Veinticinco céntimos

09 feb 2025 / 09:31 H.
Ver comentarios

Sabes que esa tienda que acaban de abrir compra libros usados? Me lo comenta ese amigo que es consciente de que tu casa ya no dispone de resquicio alguno para albergar ni un solo volumen más a pesar de que la sigues alimentando con todo aquel libro que te regalan o compras compulsivamente con el ánimo de hacerlo tuyo, disfrutarlo aun sin tiempo para leerlo y atesorarlo como lo que en realidad es: parte de ti.

El concepto “libro usado” me parece especialmente despectivo. Un libro no se usa, se lee, se aspira, se desea... es un compañero que nunca defrauda. Normalmente la compra de libros digamos, leídos, viajados, se disfraza con añagazas como... libera espacio, deshazte de lo que ya has leído, despréndete de los que no te ilusionaron lo suficiente y frases similares. Pero para quien de verdad los siente como algo que forma parte de su propio yo, no son válidas. No se abandona un libro en una caja de incierto destino. Si ya te lo has inyectado en vena nada ni nadie puede separarlo de ti. Y si está esperando que lo hagas, tampoco.

Reconozco que, en un ataque de irresponsable traición, he paseado hasta ese recinto en que los libros abandonados esperan, como las mascotas añorantes de un arrumaco tierno, que alguien los quiera y los lleve a un nuevo hogar. Y allí, frente a ellos, he imaginado las vidas y circunstancias de quienes decidieron que ya no tenían alma ni corazón para ellos. Novelas, poemarios, libros de viaje, ensayos, Best Sellers de efímera presencia, cuentos infantiles... todos parecen guiñarte un poco el lomo ajado —algunos parecen impolutamente abandonados sin abrir y eso duele todavía más— como pidiendo una segunda oportunidad. Abres uno, al azar, y el alma se te revuelve en un chispazo de melancolía inmisericorde: “Nunca olvides que compré este libro para ti. No hay mejor poema que despertar en tus ojos” Y debajo, una firma que, aunque ilegible, te parece descifrar como “Aurelio”. Estás a punto de acercarte a la caja y llevarte aquella colección de versos, pero no lo haces. No puedes traicionar a ese Aurelio y, mucho menos, a la destinataria que, quién sabe la causa, decidió que ya no le interesaba ser “poema”. Muchos otros libros tienen una firma, una fecha, un pico doblado en varias páginas. Son libros “vividos” que rezuman emociones más allá de sus textos. Algunos tienen, incluso, alguna pequeña mancha ya seca por el avatar del calendario y no puedes dejar de imaginar que, tal vez, fue una lágrima, una salpicadura de comedor o dormitorio, una gota de ilusión apasionada y encuadernada.

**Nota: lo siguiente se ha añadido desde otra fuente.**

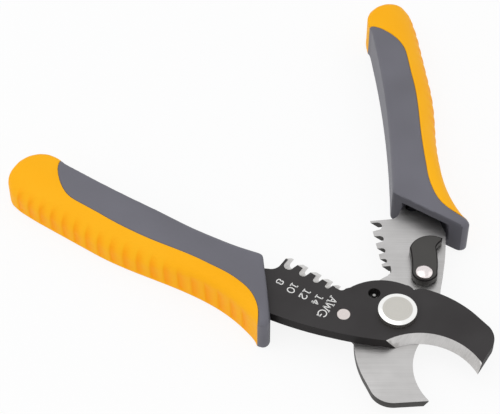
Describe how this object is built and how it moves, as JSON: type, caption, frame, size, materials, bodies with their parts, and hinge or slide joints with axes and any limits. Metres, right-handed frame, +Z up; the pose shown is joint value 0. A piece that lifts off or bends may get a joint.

Decididamente no puedo abandonar mis libros y exponerlos en pública subasta. Me acompañarán siempre hasta que el último suspiro nos haga separarnos y ya no seamos parte indisoluble el uno de los otros y viceversa. Lo que haya que acontecer después ya corresponde a la línea sucesoria, esa a la que has imbuido siempre que has podido el amor por los libros.

En un último escarceo antes de abandonar el escenario “del crimen” preguntas por el precio que abonan por los libros abandonados. Veinticinco céntimos por volumen, te dicen. Todos iguales, sin distinción. Y en ese momento huyes despavorido. ¿Ese es el precio que resume todo lo que un libro ha significado y sigue significando? Una lágrima, esta vez, tuya, cae a la acera mientras te marchas sin mirar atrás.